4) Bad Boss #2 and #3 may be there, but I’ve realized they don’t particularly like Monday’s either so hopefully they’ll just want to engage each other in conversation about fishing or how awful Obama is or maybe even discuss how our country is going to hell because of all the liberals.

5) I know that once I manage to rewrap my head around the fact no one seems to give a crap about us swirling slowly down the toilet, then I actually feel pretty calm.  

When you are swirling down the crapper and surrounded by chest-pounding, poo-throwing buffoons, you have to appreciate the little things.  

Tomorrow – Why My Life is Like The Night of the Living Dead

Rainy Days and Mondays Always Get Me Down

3 May

Guess I’m giving away my age a little bit, but I swear this song starts popping in my head by 5:00 on Sunday afternoons.   Plus, I think it is supposed to rain tomorrow, so it will be the perfect Monday morning…rainy, bad traffic and all will increase my bad attitude!   I’ll try to be nice and go into work with a good attitude, but whenever I try this it is usually over and done with in about 32 seconds from my arrival.   I’ll head to my chair…see something waiting for me there (like work) and viola…instant pissiness!   Another thing that causes an instant piss mood is a flashing message light.   My first thought again should be “oh, someone called me that may need my services…I wonder how I can help them?”  Unfortunately, my bad self usually thinks “Who the Fu** already called me this morning?  GD it!”   Are these the classic signs of burnout?   I think so.

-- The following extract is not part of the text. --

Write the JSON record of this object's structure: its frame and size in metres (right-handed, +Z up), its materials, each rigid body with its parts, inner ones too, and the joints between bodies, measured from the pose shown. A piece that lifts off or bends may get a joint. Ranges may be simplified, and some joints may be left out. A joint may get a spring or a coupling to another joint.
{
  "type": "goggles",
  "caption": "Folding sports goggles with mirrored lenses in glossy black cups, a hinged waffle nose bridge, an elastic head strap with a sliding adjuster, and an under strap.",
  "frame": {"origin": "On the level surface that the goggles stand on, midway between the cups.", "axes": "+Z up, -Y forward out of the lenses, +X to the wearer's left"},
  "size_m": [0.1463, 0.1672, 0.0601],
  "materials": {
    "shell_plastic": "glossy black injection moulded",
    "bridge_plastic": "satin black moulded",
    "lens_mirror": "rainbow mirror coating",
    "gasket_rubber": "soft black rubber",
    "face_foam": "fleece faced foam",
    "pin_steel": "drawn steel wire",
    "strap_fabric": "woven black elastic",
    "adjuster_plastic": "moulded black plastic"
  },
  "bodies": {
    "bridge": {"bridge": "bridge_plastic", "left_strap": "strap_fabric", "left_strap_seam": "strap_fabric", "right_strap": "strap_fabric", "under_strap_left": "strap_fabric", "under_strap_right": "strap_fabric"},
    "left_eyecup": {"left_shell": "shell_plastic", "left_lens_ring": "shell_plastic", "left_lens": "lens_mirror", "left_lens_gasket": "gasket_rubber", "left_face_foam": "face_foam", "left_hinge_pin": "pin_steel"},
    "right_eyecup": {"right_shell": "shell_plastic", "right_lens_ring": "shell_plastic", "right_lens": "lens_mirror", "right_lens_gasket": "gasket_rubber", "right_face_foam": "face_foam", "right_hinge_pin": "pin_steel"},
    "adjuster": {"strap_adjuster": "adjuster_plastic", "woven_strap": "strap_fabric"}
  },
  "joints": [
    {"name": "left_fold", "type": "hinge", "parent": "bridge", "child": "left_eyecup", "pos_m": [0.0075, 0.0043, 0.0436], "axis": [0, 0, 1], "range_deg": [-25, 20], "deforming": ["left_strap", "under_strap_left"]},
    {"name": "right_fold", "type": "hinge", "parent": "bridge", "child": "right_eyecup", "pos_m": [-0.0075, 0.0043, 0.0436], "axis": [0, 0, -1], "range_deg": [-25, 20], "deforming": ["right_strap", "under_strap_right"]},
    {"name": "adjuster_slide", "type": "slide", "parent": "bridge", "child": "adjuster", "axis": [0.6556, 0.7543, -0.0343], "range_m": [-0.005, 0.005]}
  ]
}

Therefore, in an effort to pump myself up for Monday morning, I’ll try to go ahead and fill myself with good thoughts!  Maybe that will work!  Reasons to be “happy” on Monday morning….I’m employed, I’ll be out of the rain, no one is overtly trying to kill me, I thankfully have all of my limbs and my body seems to be in good working order, no one at work is too extremely unpleasant to look at….I have all kinds of reasons to be happy!   But, no matter how damn hard I try, I’m usually in that same bad mood within seconds of sitting down at my desk.   Am I a bad person?  Damn it!  Failed again!  Right back where I started.   Isn’t that the definition of insanity?